The journey of building a small business reveals something that every textbook can tell you but only experience makes real: the owner's time is both the most valuable resource and the most easily wasted. The trap most early-stage business owners fall into is spending that time on tasks that feel productive, they're busy, engaged, generating motion, without generating the leverage that actually drives growth. Jack's approach is built around identifying and protecting the categories of activity that create genuine leverage: relationships, strategic decisions, the culture-setting conversations that shape how the team operates.
The discipline required to protect that time isn't passive. It requires active and ongoing decisions about what gets delegated, what gets automated, and what remains genuinely irreplaceable. Those decisions get harder as the business grows and the demands on the owner's attention multiply. Jack's framework provides a structure for making them.
How Automation, Discipline, and Scalability Work Together
Jack's approach to business growth integrates three elements that are often treated as separate: the mindset of discipline, the tool of automation, and the goal of scalability. His insight is that they're not separate, they reinforce each other in specific ways.
Discipline without systems produces heroic effort that doesn't scale. The business owner who personally handles every client touchpoint, personally reviews every piece of outgoing communication, and personally manages every exception is a bottleneck wearing the appearance of quality control. That discipline is admirable but structurally self-limiting. The pivot to scalability requires redirecting that discipline toward building systems, so that the quality control happens through process, not personal review.
Automation should amplify human capacity, not replace human judgment. Jack's view on automation is calibrated: the tasks that are repetitive, predictable, and rule-based are appropriate for automation. The tasks that require judgment, emotional intelligence, or relationship sensitivity are not. The mistake many business owners make with automation is trying to automate the wrong things, and either ending up with robotic client interactions that erode trust, or failing to automate the mechanical tasks that consume time without adding human value.
Resource allocation is a strategic lever, not just a financial exercise. Where a business owner chooses to invest time, money, and attention determines what the business can become. Jack's framework treats resource allocation decisions, not just the capital allocation of what to spend, but the cognitive allocation of what to personally engage with, as strategic decisions that deserve deliberate analysis. The business that grows in the right direction is usually the one whose owner has been most intentional about what they're personally focusing on.
Adaptability is built into the system, not added later. Businesses that respond well to change are usually ones that have built-in review cycles, clear communication channels, and decision authority that doesn't concentrate everything at the top. Jack emphasizes that adaptability isn't a personality trait of the leader, it's an organizational design choice. Building the capacity to change before you need to change it is the work.

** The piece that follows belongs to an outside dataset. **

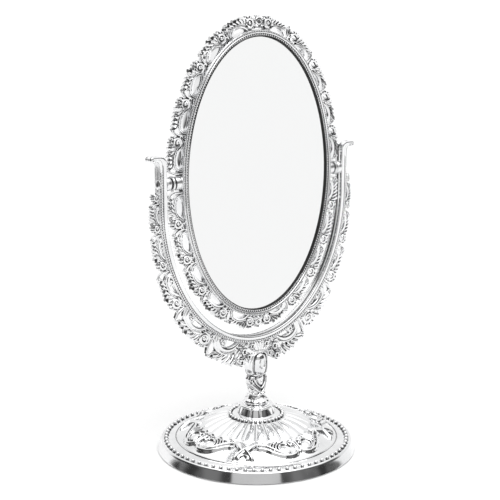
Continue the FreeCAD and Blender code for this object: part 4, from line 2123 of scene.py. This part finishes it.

Consistency and adaptability are not opposites. Perhaps the most sophisticated element of Jack's framework is the understanding that consistency in values and purpose coexists with adaptability in methods. The business that's consistent in what it stands for and how it treats people can change its strategies, tools, and approaches as conditions require. Confusing consistency in methods with consistency in principles is how businesses become rigid rather than resilient.
What This Means for Your Agency
Jack's outwork-and-automate framework has a clear insurance agency application. Start with a time audit: for one week, track every task you personally handle in 30-minute blocks. Categorize each task: strategic (only you can do this), managerial (someone else could do this with proper training), or mechanical (this could be automated or delegated to anyone). The results will likely surprise you, most owner time is concentrated in managerial and mechanical categories, not strategic ones.
Use that audit to identify your first automation target. The highest-value automation for most insurance agencies is follow-up sequences: the series of emails, texts, and reminders that should happen predictably after every new prospect inquiry, policy issuance, and renewal. Building those sequences into your CRM frees agent time for the conversations that actually require a human.
On the discipline side, identify the one activity that most reliably drives your agency's growth, whether that's outbound calls, referral cultivation, or content creation, and protect time for it on your calendar as if it were a non-negotiable appointment. Discipline without scheduling is good intention. Discipline with scheduling is a system.
The Bottom Line
Jack Wingate's framework for sustainable business success is built on a clear sequence: outwork the competition to establish your position, automate the mechanical to protect your leverage, and build the systems that allow your business to scale without you being the constraint. For insurance agency owners, that sequence is both a practical roadmap and a challenge, to invest in the infrastructure that allows you to do what only you can do, instead of spending your capacity on everything that needs to get done.